■ **WHAT YOU SHOULD DO**
Return the lines from the line containing "for side, end" through the line containing "MM_PER_METRE = 1000.0" exactly. No other line should appear in the answer.

:: PROVIDED DATA

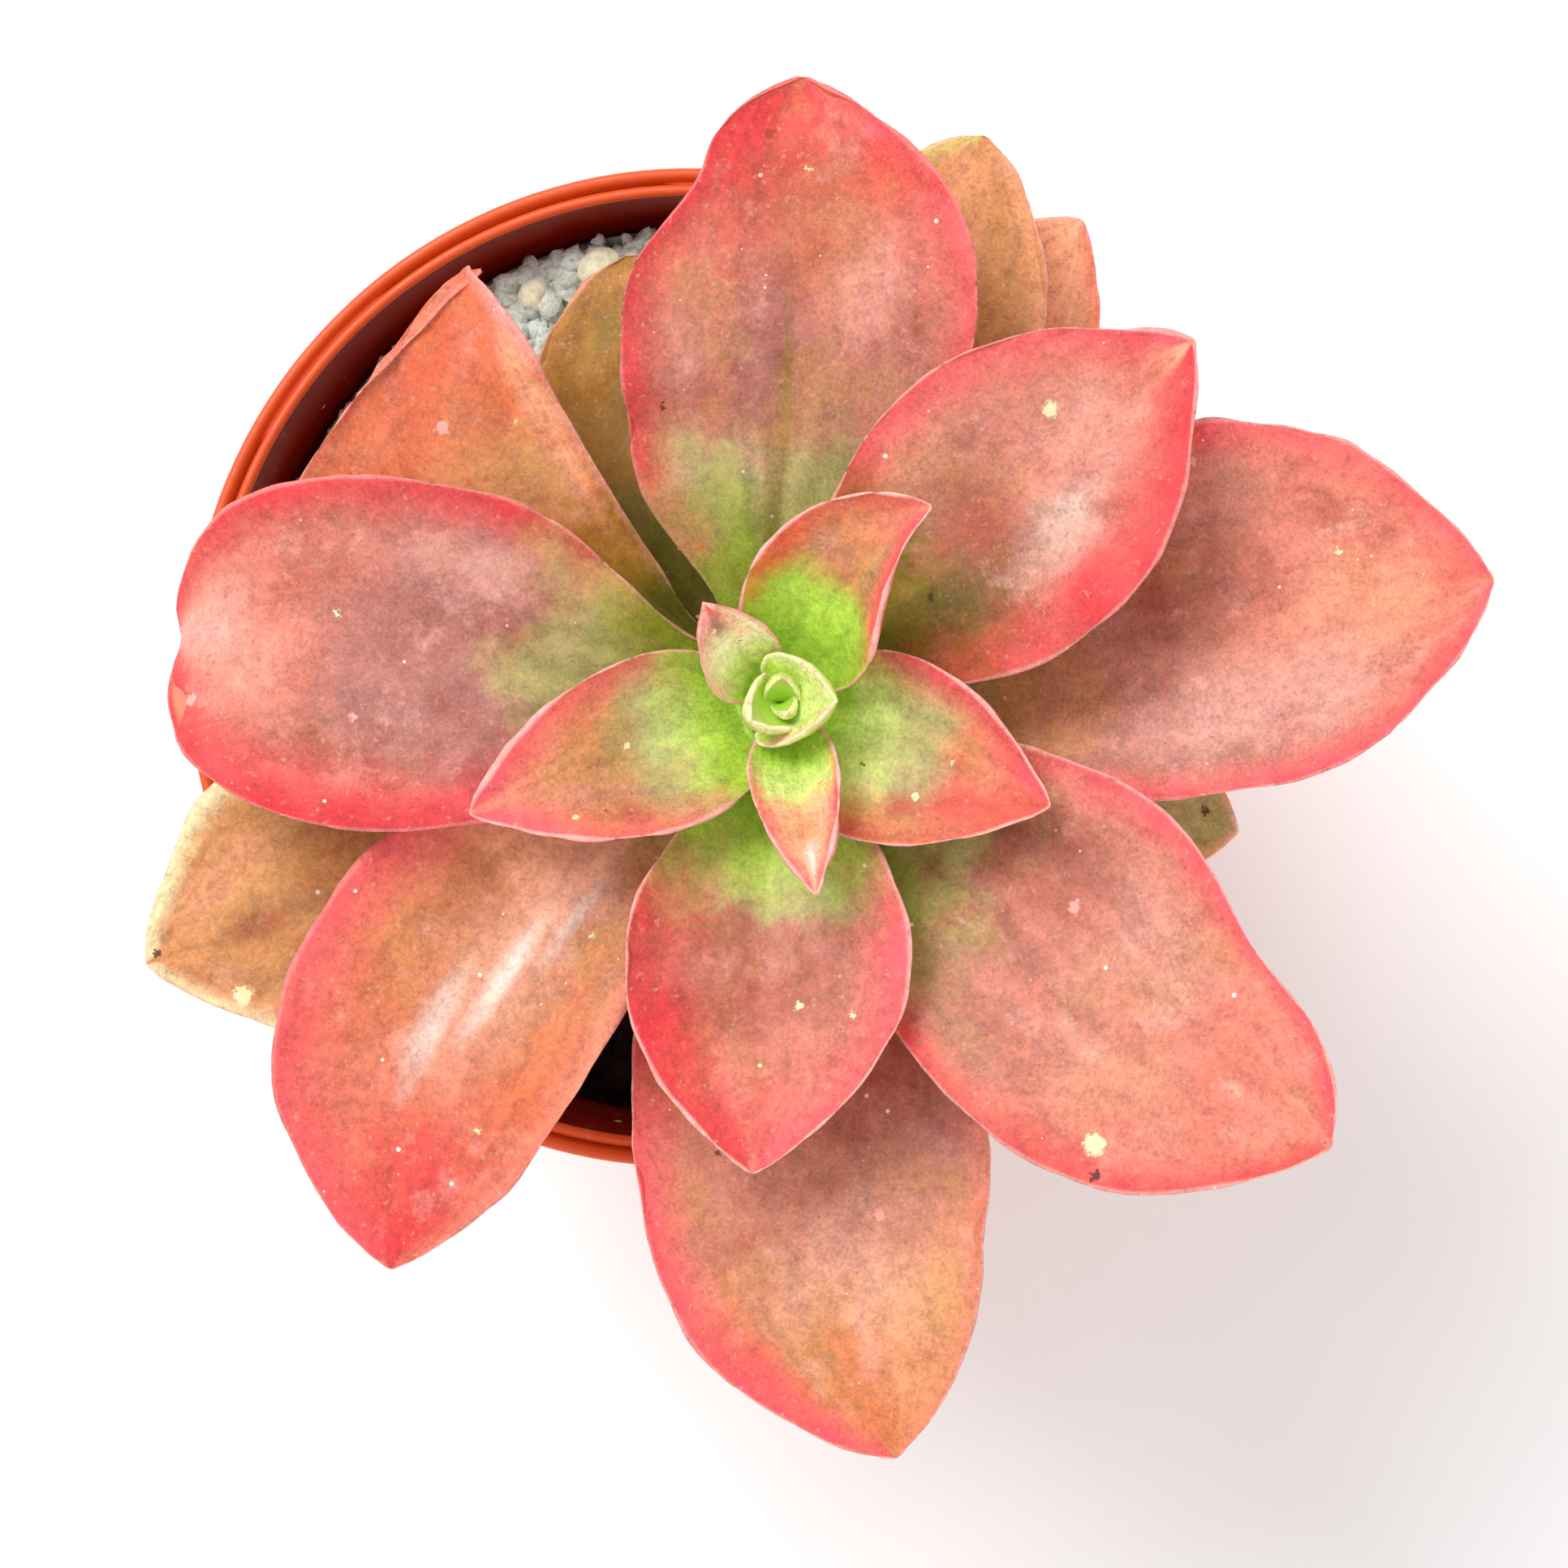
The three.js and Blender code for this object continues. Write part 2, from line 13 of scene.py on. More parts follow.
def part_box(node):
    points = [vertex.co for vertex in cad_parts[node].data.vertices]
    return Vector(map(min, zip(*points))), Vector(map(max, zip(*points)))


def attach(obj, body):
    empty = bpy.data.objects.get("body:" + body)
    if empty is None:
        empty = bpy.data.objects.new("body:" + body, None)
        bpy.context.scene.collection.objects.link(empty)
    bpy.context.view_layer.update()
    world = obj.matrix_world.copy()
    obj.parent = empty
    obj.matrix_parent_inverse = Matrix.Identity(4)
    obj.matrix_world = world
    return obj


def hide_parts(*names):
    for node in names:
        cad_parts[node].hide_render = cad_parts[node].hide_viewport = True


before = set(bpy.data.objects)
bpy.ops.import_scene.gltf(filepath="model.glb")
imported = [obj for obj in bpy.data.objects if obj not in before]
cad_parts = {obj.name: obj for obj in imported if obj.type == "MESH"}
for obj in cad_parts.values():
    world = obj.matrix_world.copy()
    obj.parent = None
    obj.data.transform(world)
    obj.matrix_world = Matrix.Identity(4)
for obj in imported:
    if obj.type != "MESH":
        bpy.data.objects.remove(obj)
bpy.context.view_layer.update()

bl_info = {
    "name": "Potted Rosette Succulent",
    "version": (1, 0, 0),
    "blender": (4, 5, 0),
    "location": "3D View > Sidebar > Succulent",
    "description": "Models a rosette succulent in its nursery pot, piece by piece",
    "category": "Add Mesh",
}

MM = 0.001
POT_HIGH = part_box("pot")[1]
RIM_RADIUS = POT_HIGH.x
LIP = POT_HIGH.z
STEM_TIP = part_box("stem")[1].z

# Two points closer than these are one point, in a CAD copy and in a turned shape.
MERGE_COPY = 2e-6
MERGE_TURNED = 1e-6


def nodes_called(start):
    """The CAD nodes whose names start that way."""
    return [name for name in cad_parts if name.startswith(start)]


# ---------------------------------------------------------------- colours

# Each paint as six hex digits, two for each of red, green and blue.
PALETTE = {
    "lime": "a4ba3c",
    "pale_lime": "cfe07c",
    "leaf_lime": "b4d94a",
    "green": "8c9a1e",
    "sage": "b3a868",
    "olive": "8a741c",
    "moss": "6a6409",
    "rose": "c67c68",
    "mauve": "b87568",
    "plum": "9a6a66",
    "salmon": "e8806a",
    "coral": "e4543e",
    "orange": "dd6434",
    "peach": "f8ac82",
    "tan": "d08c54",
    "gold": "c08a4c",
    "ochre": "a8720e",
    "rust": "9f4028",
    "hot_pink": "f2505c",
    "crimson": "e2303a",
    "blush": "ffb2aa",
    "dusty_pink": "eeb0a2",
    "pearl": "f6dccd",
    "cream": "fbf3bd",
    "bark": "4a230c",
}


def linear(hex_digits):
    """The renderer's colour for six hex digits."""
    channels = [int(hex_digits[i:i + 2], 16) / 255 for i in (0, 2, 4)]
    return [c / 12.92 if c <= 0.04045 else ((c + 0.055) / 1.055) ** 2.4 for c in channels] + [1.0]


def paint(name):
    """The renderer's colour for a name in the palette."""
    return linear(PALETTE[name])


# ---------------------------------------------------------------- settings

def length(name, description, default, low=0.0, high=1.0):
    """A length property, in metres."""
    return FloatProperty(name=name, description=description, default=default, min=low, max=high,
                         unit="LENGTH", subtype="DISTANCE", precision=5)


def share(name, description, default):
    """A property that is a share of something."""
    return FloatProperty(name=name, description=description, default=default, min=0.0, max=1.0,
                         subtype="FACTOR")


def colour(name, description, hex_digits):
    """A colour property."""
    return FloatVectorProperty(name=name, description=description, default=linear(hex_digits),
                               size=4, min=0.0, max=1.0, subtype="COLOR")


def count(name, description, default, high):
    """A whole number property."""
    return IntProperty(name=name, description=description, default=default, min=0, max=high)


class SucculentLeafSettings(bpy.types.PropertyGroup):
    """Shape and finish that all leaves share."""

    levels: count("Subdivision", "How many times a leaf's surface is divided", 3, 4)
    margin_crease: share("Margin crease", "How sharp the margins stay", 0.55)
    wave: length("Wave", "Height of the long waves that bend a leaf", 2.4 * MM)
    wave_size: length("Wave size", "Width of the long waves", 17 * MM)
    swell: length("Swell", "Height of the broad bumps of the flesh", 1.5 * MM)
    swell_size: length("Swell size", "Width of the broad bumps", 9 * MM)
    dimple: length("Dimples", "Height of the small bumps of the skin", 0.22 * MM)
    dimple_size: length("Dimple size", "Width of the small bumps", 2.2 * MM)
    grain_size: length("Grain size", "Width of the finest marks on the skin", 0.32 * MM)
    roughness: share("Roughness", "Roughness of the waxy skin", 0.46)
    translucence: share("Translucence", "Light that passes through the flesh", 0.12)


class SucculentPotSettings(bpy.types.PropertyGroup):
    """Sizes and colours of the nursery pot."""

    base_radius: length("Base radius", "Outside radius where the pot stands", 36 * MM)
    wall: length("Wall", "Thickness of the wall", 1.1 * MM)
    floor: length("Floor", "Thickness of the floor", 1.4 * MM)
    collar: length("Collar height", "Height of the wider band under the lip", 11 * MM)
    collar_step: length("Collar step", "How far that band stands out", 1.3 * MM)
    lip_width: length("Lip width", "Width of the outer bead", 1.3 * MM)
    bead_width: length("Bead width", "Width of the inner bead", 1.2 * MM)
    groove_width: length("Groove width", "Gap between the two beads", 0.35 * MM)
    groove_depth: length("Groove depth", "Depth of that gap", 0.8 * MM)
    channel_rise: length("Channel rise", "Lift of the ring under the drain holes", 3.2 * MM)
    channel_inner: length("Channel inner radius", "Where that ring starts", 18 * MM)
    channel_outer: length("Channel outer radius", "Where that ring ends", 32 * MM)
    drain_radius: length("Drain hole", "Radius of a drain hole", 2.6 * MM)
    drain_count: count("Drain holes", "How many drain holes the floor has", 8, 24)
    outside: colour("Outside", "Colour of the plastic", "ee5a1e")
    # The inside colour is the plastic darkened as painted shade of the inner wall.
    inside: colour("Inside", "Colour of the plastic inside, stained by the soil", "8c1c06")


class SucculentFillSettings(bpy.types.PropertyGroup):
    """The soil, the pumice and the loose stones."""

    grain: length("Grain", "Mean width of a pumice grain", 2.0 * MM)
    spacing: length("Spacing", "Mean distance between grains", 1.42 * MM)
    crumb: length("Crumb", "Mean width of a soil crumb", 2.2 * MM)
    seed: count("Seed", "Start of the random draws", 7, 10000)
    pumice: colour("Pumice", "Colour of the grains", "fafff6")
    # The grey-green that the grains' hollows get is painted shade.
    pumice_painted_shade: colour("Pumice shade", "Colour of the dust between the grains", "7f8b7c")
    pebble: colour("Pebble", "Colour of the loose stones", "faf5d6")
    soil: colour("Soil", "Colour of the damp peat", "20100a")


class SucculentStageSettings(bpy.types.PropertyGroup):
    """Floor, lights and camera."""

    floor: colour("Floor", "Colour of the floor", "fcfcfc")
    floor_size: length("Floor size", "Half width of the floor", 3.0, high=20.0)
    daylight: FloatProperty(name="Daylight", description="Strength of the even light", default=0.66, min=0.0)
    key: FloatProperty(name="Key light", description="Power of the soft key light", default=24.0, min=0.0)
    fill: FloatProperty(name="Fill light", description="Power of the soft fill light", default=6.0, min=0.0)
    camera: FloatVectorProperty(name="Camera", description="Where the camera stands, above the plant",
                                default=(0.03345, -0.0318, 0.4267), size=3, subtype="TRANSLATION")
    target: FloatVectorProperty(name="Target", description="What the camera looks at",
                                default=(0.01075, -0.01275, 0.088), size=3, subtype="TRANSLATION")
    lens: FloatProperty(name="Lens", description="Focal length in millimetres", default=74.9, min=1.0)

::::
:: PROVIDED DATA

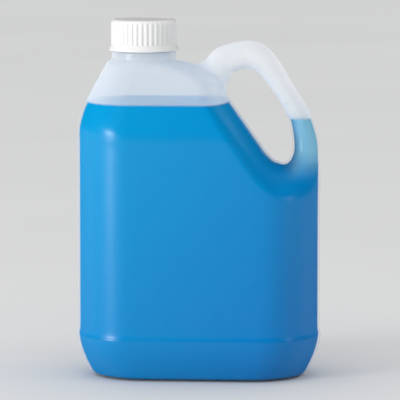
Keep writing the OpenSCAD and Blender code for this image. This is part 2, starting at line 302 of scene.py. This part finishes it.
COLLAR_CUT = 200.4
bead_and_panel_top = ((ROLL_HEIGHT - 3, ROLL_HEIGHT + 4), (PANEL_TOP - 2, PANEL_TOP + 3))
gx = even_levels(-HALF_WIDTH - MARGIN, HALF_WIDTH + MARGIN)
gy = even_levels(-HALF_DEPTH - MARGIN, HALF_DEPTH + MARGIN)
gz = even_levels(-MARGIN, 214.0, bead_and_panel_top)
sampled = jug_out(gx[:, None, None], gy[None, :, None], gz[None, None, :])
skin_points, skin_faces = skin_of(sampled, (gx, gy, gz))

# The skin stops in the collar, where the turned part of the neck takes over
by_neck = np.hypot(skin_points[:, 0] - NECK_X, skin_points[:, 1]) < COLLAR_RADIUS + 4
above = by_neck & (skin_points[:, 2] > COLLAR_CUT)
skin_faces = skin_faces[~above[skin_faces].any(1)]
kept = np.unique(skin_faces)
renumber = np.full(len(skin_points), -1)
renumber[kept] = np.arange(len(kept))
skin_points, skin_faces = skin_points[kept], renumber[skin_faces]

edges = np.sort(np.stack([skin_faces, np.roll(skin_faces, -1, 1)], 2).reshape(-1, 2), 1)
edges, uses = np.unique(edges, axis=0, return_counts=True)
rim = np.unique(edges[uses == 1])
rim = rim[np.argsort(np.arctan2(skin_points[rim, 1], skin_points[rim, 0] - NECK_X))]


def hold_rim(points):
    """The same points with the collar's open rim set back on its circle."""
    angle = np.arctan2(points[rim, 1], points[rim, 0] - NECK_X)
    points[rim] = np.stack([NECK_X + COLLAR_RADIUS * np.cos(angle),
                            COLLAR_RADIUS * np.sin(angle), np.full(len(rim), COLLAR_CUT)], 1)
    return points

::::
:: PROVIDED DATA

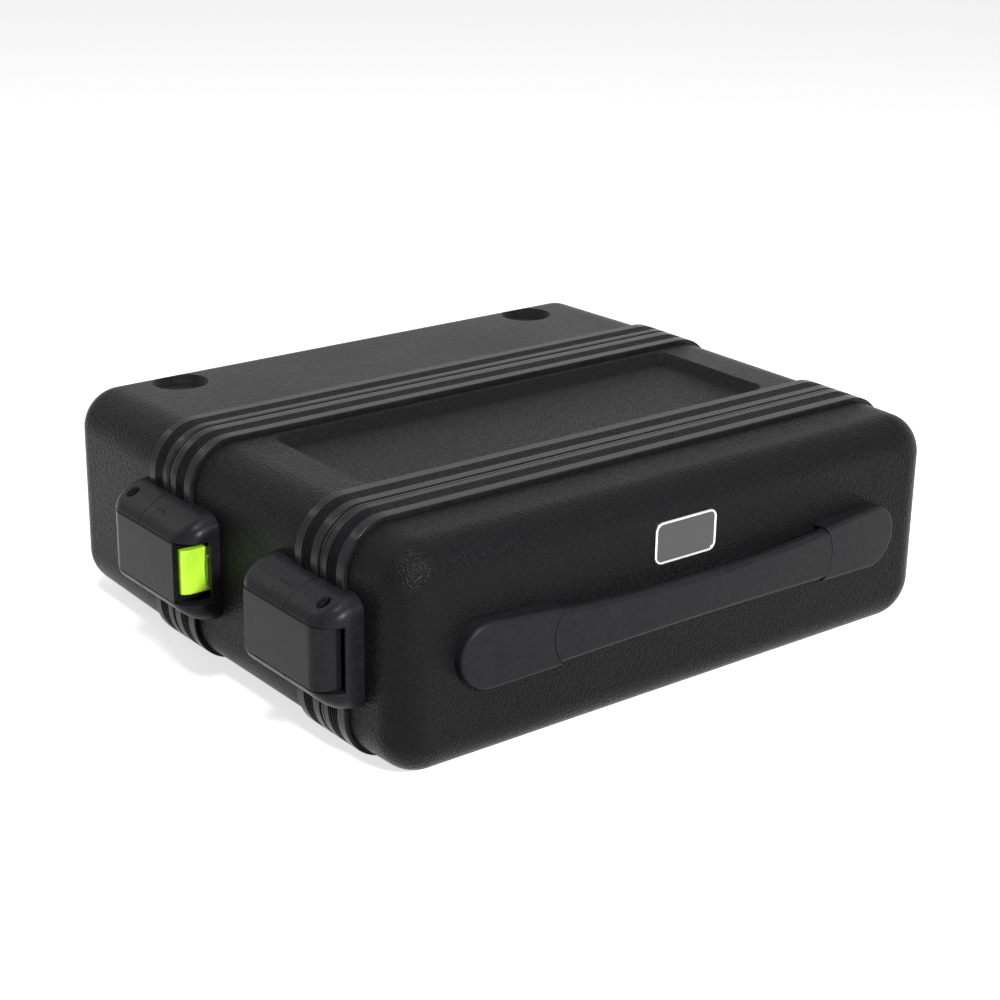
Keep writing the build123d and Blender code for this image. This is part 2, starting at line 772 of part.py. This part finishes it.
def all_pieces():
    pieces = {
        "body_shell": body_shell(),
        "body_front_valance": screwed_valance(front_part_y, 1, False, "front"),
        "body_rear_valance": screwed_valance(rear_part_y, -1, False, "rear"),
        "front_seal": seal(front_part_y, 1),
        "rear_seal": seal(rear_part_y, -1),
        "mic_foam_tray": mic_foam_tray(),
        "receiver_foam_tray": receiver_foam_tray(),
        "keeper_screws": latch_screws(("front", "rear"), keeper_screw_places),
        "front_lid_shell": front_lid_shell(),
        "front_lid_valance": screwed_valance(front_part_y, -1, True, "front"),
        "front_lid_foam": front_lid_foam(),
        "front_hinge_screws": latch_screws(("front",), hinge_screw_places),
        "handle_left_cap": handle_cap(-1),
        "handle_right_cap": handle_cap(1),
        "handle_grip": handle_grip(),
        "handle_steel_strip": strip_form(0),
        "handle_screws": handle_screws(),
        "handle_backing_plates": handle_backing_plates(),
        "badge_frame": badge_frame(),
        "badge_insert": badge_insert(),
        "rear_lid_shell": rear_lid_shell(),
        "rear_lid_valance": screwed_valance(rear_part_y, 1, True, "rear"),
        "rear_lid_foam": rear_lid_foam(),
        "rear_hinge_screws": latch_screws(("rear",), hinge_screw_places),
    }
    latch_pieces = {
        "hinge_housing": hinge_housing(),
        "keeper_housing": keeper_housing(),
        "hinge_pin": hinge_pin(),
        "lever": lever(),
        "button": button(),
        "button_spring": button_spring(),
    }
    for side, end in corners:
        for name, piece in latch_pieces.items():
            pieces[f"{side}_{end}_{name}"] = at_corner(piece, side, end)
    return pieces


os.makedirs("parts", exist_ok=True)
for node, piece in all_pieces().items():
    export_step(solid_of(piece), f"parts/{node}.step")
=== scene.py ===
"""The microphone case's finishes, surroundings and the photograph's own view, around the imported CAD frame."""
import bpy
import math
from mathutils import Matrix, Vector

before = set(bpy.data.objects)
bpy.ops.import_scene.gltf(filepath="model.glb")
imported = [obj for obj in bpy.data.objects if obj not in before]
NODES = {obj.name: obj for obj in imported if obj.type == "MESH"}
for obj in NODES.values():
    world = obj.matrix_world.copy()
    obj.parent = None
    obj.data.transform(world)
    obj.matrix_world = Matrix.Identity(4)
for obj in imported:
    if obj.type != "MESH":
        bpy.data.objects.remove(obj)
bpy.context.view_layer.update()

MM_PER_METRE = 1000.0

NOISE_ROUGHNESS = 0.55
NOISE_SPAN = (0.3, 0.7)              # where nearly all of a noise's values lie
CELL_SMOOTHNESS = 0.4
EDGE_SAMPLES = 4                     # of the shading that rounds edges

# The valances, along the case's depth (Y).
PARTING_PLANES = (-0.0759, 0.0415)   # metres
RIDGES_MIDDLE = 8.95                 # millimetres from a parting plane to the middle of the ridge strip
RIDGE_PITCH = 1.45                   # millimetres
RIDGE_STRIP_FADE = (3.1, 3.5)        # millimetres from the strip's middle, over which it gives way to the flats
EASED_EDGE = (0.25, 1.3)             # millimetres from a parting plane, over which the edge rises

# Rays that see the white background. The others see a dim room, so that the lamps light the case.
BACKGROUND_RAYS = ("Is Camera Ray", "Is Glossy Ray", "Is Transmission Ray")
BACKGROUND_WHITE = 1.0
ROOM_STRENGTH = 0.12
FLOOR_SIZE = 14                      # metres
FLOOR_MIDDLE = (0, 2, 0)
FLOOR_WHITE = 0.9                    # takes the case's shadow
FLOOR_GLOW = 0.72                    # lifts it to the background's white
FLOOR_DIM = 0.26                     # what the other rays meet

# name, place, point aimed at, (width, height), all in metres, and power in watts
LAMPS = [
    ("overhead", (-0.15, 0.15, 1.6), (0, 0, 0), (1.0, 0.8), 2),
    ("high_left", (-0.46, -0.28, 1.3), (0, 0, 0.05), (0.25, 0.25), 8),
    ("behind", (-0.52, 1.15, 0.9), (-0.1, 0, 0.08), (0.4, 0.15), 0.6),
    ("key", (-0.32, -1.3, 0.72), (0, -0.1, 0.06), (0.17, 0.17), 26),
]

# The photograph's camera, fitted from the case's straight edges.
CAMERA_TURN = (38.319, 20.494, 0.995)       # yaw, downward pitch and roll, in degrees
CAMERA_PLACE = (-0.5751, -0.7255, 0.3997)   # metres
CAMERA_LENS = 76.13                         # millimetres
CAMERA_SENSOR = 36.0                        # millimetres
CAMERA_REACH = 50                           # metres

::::

■ **ANSWER IN FULL**
    for side, end in corners:
        for name, piece in latch_pieces.items():
            pieces[f"{side}_{end}_{name}"] = at_corner(piece, side, end)
    return pieces


os.makedirs("parts", exist_ok=True)
for node, piece in all_pieces().items():
    export_step(solid_of(piece), f"parts/{node}.step")
=== scene.py ===
"""The microphone case's finishes, surroundings and the photograph's own view, around the imported CAD frame."""
import bpy
import math
from mathutils import Matrix, Vector

before = set(bpy.data.objects)
bpy.ops.import_scene.gltf(filepath="model.glb")
imported = [obj for obj in bpy.data.objects if obj not in before]
NODES = {obj.name: obj for obj in imported if obj.type == "MESH"}
for obj in NODES.values():
    world = obj.matrix_world.copy()
    obj.parent = None
    obj.data.transform(world)
    obj.matrix_world = Matrix.Identity(4)
for obj in imported:
    if obj.type != "MESH":
        bpy.data.objects.remove(obj)
bpy.context.view_layer.update()

MM_PER_METRE = 1000.0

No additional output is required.